§ EXERCISE GOAL
Copy out the complete listing, word for word.
────────────────────
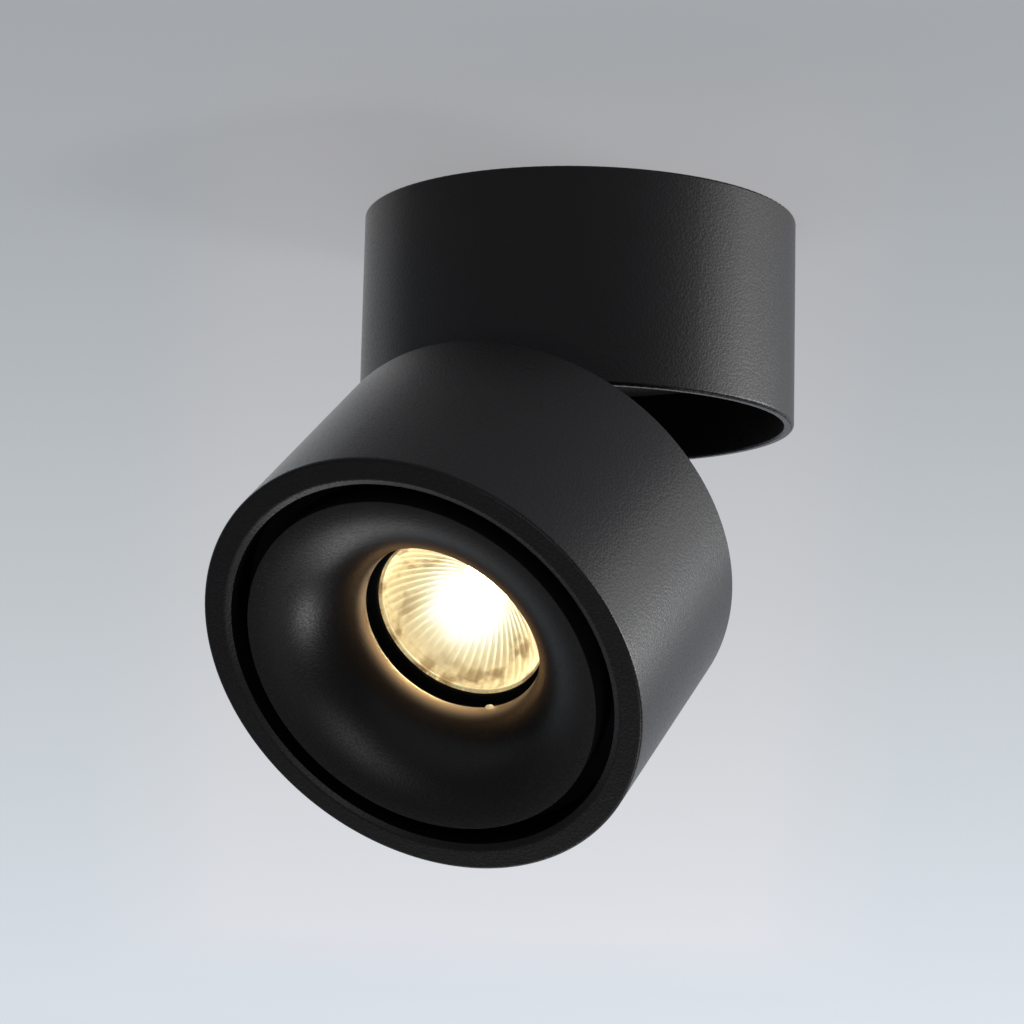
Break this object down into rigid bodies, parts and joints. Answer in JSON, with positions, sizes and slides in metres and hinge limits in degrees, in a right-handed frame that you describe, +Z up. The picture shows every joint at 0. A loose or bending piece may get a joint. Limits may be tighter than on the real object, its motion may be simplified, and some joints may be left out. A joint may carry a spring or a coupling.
{
  "type": "surface mounted ceiling spotlight",
  "caption": "Round black surface mounted ceiling spotlight: a short canopy with a tilting, turning cylinder head, a trumpet baffle and a bright fluted reflector.",
  "frame": {"origin": "centre of the ceiling contact face, on the canopy's axis, between the two ceiling screws", "axes": "+Z up into the ceiling; the head tilts away towards -Y about a hinge parallel to X"},
  "size_m": [0.1, 0.1478, 0.1506],
  "materials": {
    "powder_coat": "fine textured black powder coat on aluminium",
    "satin_black": "smooth satin black paint on aluminium",
    "black_anodised": "matt black anodised",
    "black_steel": "black coated sheet steel",
    "blackened_steel": "blackened steel",
    "zinc_steel": "bright zinc plated",
    "white_plastic": "moulded white flame retardant plastic",
    "dark_plastic": "dark moulded plastic",
    "circuit_board": "green solder resist",
    "brass": "turned brass",
    "nylon": "natural nylon",
    "chip_board": "white ceramic substrate",
    "lit_phosphor": "warm white lit phosphor",
    "bright_reflector": "bright vacuum metallised, fluted",
    "clear_glass": "clear tempered glass",
    "bare_aluminium": "bare extruded aluminium",
    "black_rubber": "black silicone rubber"
  },
  "bodies": {
    "canopy": {"canopy_floor": "bare_aluminium", "canopy_shell": "powder_coat", "canopy_side_screws": "blackened_steel", "ceiling_bracket": "zinc_steel", "driver_board": "circuit_board", "driver_case": "white_plastic", "driver_components": "dark_plastic", "driver_lid": "white_plastic", "driver_screws": "zinc_steel", "earth_screw": "brass", "earth_tag": "brass", "floor_screws": "zinc_steel", "swivel_bush": "nylon", "terminal_block": "white_plastic", "terminal_screws": "zinc_steel", "terminal_sleeves": "brass"},
    "swivel": {"swivel_nipple": "zinc_steel", "swivel_washer": "zinc_steel", "swivel_spring_washer": "zinc_steel", "swivel_locknut": "zinc_steel", "swivel_plate": "black_steel", "pan_stop_pin": "zinc_steel", "hinge_bracket": "black_steel", "hinge_rivets": "zinc_steel", "hinge_bolt": "zinc_steel", "hinge_spring_washer": "zinc_steel", "hinge_nut": "zinc_steel", "friction_washers": "nylon"},
    "head": {"hinge_arm": "black_steel", "hinge_spacer": "zinc_steel", "arm_screws": "blackened_steel", "head_housing": "powder_coat", "rear_cover": "powder_coat", "rear_cover_screws": "blackened_steel", "cable_grommet": "black_rubber", "heatsink": "bare_aluminium", "led_board": "chip_board", "led_emitter": "lit_phosphor", "led_holder": "white_plastic", "led_holder_screws": "zinc_steel", "reflector": "bright_reflector", "lens_tube": "black_anodised", "lens_tube_screws": "zinc_steel", "front_glass": "clear_glass", "glass_retainer": "blackened_steel", "baffle": "satin_black", "baffle_seat": "black_anodised", "post_screws": "zinc_steel"}
  },
  "joints": [
    {"name": "pan", "type": "hinge", "parent": "canopy", "child": "swivel", "pos_m": [0, 0, -0.0295], "axis": [0, 0, 1], "range_deg": [-165, 165]},
    {"name": "tilt", "type": "hinge", "parent": "swivel", "child": "head", "pos_m": [0, -0.0416, -0.0387], "axis": [-1, 0, 0], "range_deg": [-52.3, 37.7]}
  ]
}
────────────────────
§ SOLUTION BELOW
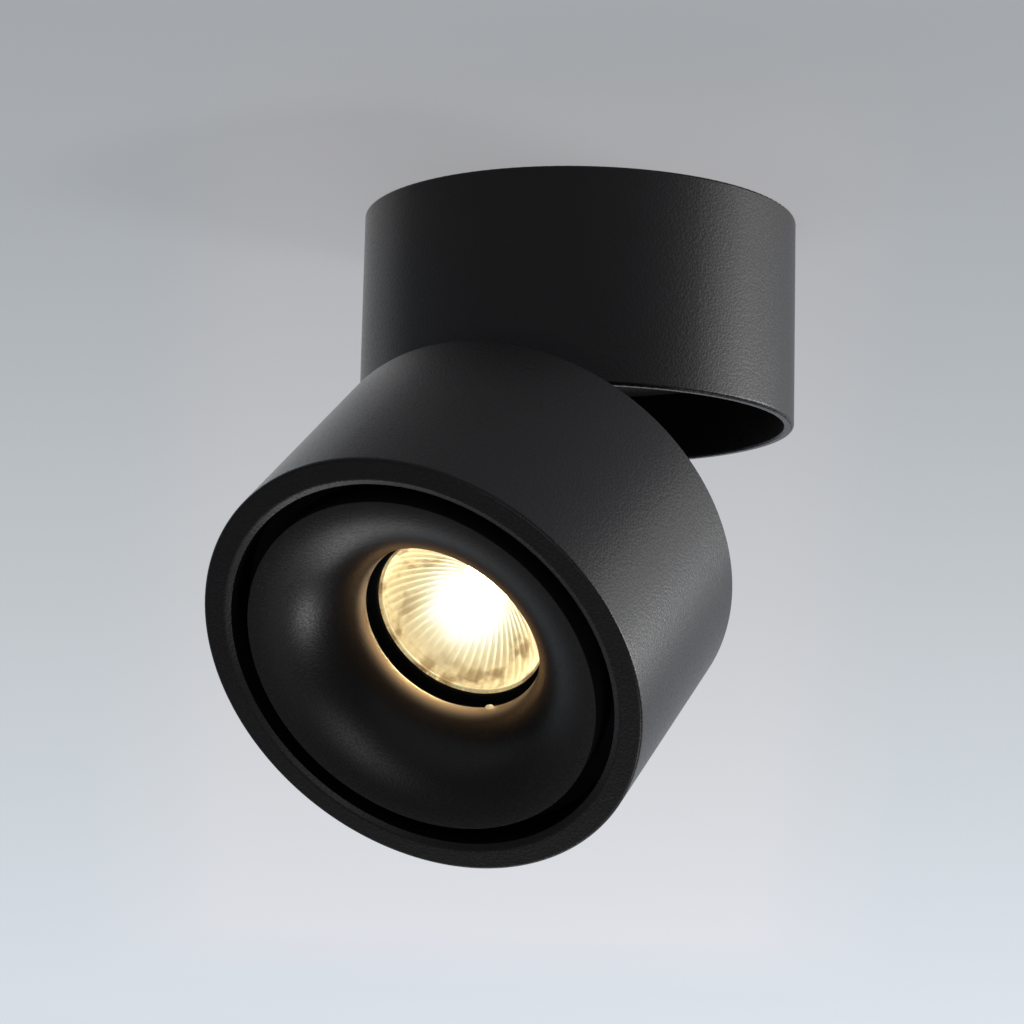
Break this object down into rigid bodies, parts and joints. Answer in JSON, with positions, sizes and slides in metres and hinge limits in degrees, in a right-handed frame that you describe, +Z up. The picture shows every joint at 0. A loose or bending piece may get a joint. Limits may be tighter than on the real object, its motion may be simplified, and some joints may be left out. A joint may carry a spring or a coupling.
{
  "type": "surface mounted ceiling spotlight",
  "caption": "Round black surface mounted ceiling spotlight: a short canopy with a tilting, turning cylinder head, a trumpet baffle and a bright fluted reflector.",
  "frame": {"origin": "centre of the ceiling contact face, on the canopy's axis, between the two ceiling screws", "axes": "+Z up into the ceiling; the head tilts away towards -Y about a hinge parallel to X"},
  "size_m": [0.1, 0.1478, 0.1506],
  "materials": {
    "powder_coat": "fine textured black powder coat on aluminium",
    "satin_black": "smooth satin black paint on aluminium",
    "black_anodised": "matt black anodised",
    "black_steel": "black coated sheet steel",
    "blackened_steel": "blackened steel",
    "zinc_steel": "bright zinc plated",
    "white_plastic": "moulded white flame retardant plastic",
    "dark_plastic": "dark moulded plastic",
    "circuit_board": "green solder resist",
    "brass": "turned brass",
    "nylon": "natural nylon",
    "chip_board": "white ceramic substrate",
    "lit_phosphor": "warm white lit phosphor",
    "bright_reflector": "bright vacuum metallised, fluted",
    "clear_glass": "clear tempered glass",
    "bare_aluminium": "bare extruded aluminium",
    "black_rubber": "black silicone rubber"
  },
  "bodies": {
    "canopy": {"canopy_floor": "bare_aluminium", "canopy_shell": "powder_coat", "canopy_side_screws": "blackened_steel", "ceiling_bracket": "zinc_steel", "driver_board": "circuit_board", "driver_case": "white_plastic", "driver_components": "dark_plastic", "driver_lid": "white_plastic", "driver_screws": "zinc_steel", "earth_screw": "brass", "earth_tag": "brass", "floor_screws": "zinc_steel", "swivel_bush": "nylon", "terminal_block": "white_plastic", "terminal_screws": "zinc_steel", "terminal_sleeves": "brass"},
    "swivel": {"swivel_nipple": "zinc_steel", "swivel_washer": "zinc_steel", "swivel_spring_washer": "zinc_steel", "swivel_locknut": "zinc_steel", "swivel_plate": "black_steel", "pan_stop_pin": "zinc_steel", "hinge_bracket": "black_steel", "hinge_rivets": "zinc_steel", "hinge_bolt": "zinc_steel", "hinge_spring_washer": "zinc_steel", "hinge_nut": "zinc_steel", "friction_washers": "nylon"},
    "head": {"hinge_arm": "black_steel", "hinge_spacer": "zinc_steel", "arm_screws": "blackened_steel", "head_housing": "powder_coat", "rear_cover": "powder_coat", "rear_cover_screws": "blackened_steel", "cable_grommet": "black_rubber", "heatsink": "bare_aluminium", "led_board": "chip_board", "led_emitter": "lit_phosphor", "led_holder": "white_plastic", "led_holder_screws": "zinc_steel", "reflector": "bright_reflector", "lens_tube": "black_anodised", "lens_tube_screws": "zinc_steel", "front_glass": "clear_glass", "glass_retainer": "blackened_steel", "baffle": "satin_black", "baffle_seat": "black_anodised", "post_screws": "zinc_steel"}
  },
  "joints": [
    {"name": "pan", "type": "hinge", "parent": "canopy", "child": "swivel", "pos_m": [0, 0, -0.0295], "axis": [0, 0, 1], "range_deg": [-165, 165]},
    {"name": "tilt", "type": "hinge", "parent": "swivel", "child": "head", "pos_m": [0, -0.0416, -0.0387], "axis": [-1, 0, 0], "range_deg": [-52.3, 37.7]}
  ]
}